Set down exactly, please, each line from the one containing "---------- the easel" through the one containing "before = set(bpy.data.objects)", both lines included, and no other line.

....................

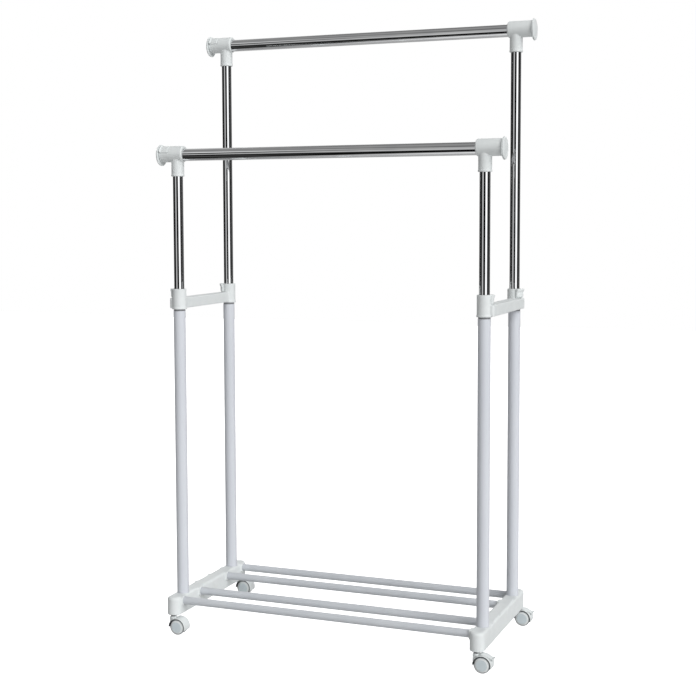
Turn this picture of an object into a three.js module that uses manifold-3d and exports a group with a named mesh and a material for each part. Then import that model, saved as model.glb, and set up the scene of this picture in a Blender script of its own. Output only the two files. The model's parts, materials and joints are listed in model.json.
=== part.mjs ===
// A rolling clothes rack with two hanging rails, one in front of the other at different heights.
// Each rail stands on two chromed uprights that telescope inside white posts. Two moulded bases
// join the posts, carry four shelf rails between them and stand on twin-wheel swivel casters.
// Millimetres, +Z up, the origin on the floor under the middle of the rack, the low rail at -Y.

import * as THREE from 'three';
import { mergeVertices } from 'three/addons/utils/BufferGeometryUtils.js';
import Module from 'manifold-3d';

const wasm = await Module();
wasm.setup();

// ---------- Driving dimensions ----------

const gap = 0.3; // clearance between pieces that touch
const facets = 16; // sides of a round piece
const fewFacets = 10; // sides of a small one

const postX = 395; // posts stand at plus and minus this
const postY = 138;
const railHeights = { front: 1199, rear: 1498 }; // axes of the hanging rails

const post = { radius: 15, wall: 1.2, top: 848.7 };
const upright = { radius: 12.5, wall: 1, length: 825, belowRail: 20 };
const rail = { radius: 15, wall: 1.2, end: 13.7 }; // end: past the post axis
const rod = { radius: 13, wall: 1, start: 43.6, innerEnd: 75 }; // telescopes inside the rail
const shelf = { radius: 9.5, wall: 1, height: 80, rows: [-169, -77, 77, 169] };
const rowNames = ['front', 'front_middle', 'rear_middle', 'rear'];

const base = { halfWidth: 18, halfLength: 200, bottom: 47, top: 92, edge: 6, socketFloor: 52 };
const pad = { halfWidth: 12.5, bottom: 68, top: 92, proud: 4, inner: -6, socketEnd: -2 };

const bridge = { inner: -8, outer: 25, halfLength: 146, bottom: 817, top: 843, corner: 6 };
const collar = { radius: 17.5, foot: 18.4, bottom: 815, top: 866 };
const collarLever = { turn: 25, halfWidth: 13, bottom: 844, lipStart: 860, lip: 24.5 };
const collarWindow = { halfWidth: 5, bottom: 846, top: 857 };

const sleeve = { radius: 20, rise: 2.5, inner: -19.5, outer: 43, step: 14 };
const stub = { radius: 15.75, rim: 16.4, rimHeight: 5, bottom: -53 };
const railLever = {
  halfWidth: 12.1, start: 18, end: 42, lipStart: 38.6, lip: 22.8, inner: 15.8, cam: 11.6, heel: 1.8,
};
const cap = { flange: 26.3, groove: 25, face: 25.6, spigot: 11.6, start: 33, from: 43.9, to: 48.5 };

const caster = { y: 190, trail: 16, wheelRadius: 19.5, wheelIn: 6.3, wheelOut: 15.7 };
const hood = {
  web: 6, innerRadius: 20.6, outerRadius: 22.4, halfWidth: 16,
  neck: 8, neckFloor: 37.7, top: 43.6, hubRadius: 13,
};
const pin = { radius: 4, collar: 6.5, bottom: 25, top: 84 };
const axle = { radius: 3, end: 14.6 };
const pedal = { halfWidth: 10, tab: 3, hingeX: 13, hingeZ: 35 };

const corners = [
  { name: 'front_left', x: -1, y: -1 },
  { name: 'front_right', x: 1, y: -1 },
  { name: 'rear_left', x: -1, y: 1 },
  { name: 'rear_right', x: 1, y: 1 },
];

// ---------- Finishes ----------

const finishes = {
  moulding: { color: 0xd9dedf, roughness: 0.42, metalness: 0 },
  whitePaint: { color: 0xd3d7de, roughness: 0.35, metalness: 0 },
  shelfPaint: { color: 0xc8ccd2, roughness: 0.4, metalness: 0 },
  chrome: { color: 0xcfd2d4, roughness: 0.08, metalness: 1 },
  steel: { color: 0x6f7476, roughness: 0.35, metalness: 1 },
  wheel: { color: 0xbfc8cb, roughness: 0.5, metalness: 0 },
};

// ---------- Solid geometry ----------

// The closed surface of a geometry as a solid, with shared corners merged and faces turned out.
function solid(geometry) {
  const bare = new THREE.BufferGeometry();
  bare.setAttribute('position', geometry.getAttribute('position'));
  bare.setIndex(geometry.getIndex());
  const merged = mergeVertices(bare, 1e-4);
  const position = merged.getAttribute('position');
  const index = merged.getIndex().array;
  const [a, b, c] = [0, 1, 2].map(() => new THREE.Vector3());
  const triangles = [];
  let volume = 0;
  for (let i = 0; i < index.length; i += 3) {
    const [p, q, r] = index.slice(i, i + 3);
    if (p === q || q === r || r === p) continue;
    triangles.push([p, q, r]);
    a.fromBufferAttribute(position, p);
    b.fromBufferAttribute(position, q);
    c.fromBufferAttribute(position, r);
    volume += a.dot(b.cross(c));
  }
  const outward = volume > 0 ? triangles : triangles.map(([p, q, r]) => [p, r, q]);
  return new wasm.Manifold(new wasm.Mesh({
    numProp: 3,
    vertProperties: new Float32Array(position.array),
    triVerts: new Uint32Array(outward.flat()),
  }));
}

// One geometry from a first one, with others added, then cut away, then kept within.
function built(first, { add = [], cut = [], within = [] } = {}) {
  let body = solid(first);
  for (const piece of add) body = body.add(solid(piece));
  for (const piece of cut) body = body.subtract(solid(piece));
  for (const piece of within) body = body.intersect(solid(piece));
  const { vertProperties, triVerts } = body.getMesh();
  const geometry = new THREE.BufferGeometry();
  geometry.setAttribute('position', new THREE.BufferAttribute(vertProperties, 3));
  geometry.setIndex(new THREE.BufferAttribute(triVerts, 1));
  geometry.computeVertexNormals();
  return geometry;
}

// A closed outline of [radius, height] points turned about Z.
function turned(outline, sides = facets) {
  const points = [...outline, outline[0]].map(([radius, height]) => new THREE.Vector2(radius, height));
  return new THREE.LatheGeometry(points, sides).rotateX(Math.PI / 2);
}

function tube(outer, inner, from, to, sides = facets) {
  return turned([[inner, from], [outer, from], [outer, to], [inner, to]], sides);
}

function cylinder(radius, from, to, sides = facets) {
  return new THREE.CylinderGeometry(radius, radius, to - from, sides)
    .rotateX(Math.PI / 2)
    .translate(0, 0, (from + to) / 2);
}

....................

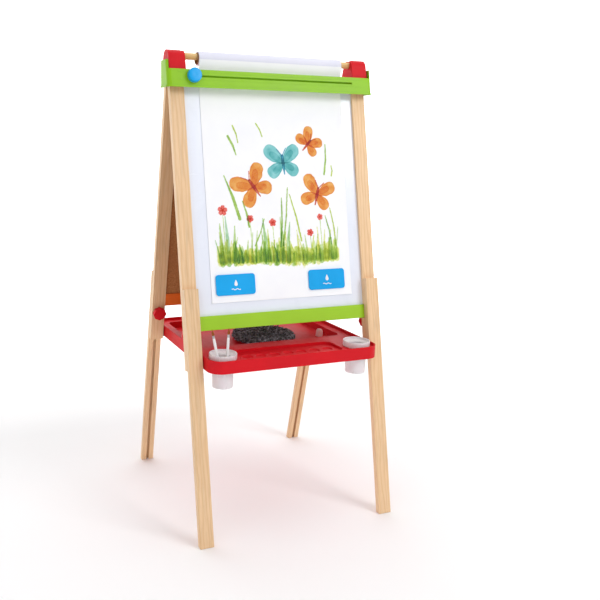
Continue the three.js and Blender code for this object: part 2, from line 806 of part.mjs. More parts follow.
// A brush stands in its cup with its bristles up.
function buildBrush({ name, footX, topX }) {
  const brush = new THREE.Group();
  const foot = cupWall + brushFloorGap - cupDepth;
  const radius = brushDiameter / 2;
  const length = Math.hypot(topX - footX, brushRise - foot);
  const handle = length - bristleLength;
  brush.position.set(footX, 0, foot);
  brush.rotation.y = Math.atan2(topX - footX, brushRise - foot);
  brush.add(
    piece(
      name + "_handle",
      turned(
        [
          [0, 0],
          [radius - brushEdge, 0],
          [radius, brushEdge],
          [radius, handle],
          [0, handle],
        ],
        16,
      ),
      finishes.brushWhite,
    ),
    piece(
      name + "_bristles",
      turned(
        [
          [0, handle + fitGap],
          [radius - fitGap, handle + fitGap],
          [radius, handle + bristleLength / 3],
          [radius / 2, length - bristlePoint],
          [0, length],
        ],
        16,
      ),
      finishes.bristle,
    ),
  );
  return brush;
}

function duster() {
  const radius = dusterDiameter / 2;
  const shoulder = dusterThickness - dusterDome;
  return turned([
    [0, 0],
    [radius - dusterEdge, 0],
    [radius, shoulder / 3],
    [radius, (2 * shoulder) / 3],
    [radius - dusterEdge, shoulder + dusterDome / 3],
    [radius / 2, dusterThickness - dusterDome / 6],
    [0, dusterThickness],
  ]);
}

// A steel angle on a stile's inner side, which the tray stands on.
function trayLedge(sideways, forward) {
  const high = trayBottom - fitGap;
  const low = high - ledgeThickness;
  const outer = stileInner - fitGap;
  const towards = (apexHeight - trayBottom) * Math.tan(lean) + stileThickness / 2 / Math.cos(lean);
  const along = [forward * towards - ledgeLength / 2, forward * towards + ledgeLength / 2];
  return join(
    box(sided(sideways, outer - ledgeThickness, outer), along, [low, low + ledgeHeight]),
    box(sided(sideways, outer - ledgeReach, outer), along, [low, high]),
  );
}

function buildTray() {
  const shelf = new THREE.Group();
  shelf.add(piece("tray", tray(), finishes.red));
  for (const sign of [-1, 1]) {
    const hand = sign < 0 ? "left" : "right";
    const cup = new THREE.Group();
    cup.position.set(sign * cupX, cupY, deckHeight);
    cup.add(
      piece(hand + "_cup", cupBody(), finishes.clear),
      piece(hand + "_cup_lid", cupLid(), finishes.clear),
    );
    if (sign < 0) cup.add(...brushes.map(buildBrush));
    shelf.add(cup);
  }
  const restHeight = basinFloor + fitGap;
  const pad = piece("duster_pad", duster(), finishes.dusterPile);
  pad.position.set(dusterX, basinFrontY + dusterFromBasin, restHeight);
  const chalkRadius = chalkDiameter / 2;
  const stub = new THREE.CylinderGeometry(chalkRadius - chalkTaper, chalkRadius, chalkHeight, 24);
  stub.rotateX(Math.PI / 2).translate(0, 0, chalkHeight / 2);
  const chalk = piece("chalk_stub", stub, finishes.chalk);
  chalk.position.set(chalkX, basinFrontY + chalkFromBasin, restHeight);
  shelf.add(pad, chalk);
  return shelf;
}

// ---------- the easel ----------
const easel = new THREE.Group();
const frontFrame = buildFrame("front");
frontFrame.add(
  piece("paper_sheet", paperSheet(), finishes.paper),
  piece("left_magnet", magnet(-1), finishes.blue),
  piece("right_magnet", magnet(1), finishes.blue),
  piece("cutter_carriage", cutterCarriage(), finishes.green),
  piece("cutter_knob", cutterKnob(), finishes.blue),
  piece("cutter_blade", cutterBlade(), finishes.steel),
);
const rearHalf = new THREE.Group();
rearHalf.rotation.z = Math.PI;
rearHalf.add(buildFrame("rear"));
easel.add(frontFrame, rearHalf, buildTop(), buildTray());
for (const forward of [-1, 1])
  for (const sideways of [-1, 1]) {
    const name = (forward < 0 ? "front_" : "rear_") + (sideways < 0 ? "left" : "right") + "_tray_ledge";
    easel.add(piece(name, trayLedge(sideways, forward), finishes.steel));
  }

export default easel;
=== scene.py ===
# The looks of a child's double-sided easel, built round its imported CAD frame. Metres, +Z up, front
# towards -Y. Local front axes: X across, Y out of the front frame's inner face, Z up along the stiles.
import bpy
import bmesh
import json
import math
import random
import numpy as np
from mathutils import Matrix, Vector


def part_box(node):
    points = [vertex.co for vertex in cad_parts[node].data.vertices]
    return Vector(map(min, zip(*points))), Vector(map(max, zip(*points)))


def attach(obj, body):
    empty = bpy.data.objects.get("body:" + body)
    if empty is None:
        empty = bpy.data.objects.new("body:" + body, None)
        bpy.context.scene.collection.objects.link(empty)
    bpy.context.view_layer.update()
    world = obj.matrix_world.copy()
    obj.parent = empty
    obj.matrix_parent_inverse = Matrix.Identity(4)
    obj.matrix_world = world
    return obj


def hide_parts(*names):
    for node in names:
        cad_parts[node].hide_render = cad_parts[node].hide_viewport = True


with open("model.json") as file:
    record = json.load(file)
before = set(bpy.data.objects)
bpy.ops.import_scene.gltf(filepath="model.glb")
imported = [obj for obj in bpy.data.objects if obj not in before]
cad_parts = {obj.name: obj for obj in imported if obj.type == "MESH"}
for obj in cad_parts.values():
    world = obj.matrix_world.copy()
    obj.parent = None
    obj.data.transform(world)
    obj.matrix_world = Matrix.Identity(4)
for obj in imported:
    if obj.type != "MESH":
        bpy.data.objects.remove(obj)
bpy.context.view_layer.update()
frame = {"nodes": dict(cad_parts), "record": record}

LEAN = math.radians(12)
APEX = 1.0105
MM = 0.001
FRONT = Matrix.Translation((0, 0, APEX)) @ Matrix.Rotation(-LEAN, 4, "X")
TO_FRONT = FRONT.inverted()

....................

▶ _WORKED SOLUTION_
// ---------- the easel ----------
const easel = new THREE.Group();
const frontFrame = buildFrame("front");
frontFrame.add(
  piece("paper_sheet", paperSheet(), finishes.paper),
  piece("left_magnet", magnet(-1), finishes.blue),
  piece("right_magnet", magnet(1), finishes.blue),
  piece("cutter_carriage", cutterCarriage(), finishes.green),
  piece("cutter_knob", cutterKnob(), finishes.blue),
  piece("cutter_blade", cutterBlade(), finishes.steel),
);
const rearHalf = new THREE.Group();
rearHalf.rotation.z = Math.PI;
rearHalf.add(buildFrame("rear"));
easel.add(frontFrame, rearHalf, buildTop(), buildTray());
for (const forward of [-1, 1])
  for (const sideways of [-1, 1]) {
    const name = (forward < 0 ? "front_" : "rear_") + (sideways < 0 ? "left" : "right") + "_tray_ledge";
    easel.add(piece(name, trayLedge(sideways, forward), finishes.steel));
  }

export default easel;
=== scene.py ===
# The looks of a child's double-sided easel, built round its imported CAD frame. Metres, +Z up, front
# towards -Y. Local front axes: X across, Y out of the front frame's inner face, Z up along the stiles.
import bpy
import bmesh
import json
import math
import random
import numpy as np
from mathutils import Matrix, Vector


def part_box(node):
    points = [vertex.co for vertex in cad_parts[node].data.vertices]
    return Vector(map(min, zip(*points))), Vector(map(max, zip(*points)))


def attach(obj, body):
    empty = bpy.data.objects.get("body:" + body)
    if empty is None:
        empty = bpy.data.objects.new("body:" + body, None)
        bpy.context.scene.collection.objects.link(empty)
    bpy.context.view_layer.update()
    world = obj.matrix_world.copy()
    obj.parent = empty
    obj.matrix_parent_inverse = Matrix.Identity(4)
    obj.matrix_world = world
    return obj


def hide_parts(*names):
    for node in names:
        cad_parts[node].hide_render = cad_parts[node].hide_viewport = True


with open("model.json") as file:
    record = json.load(file)
before = set(bpy.data.objects)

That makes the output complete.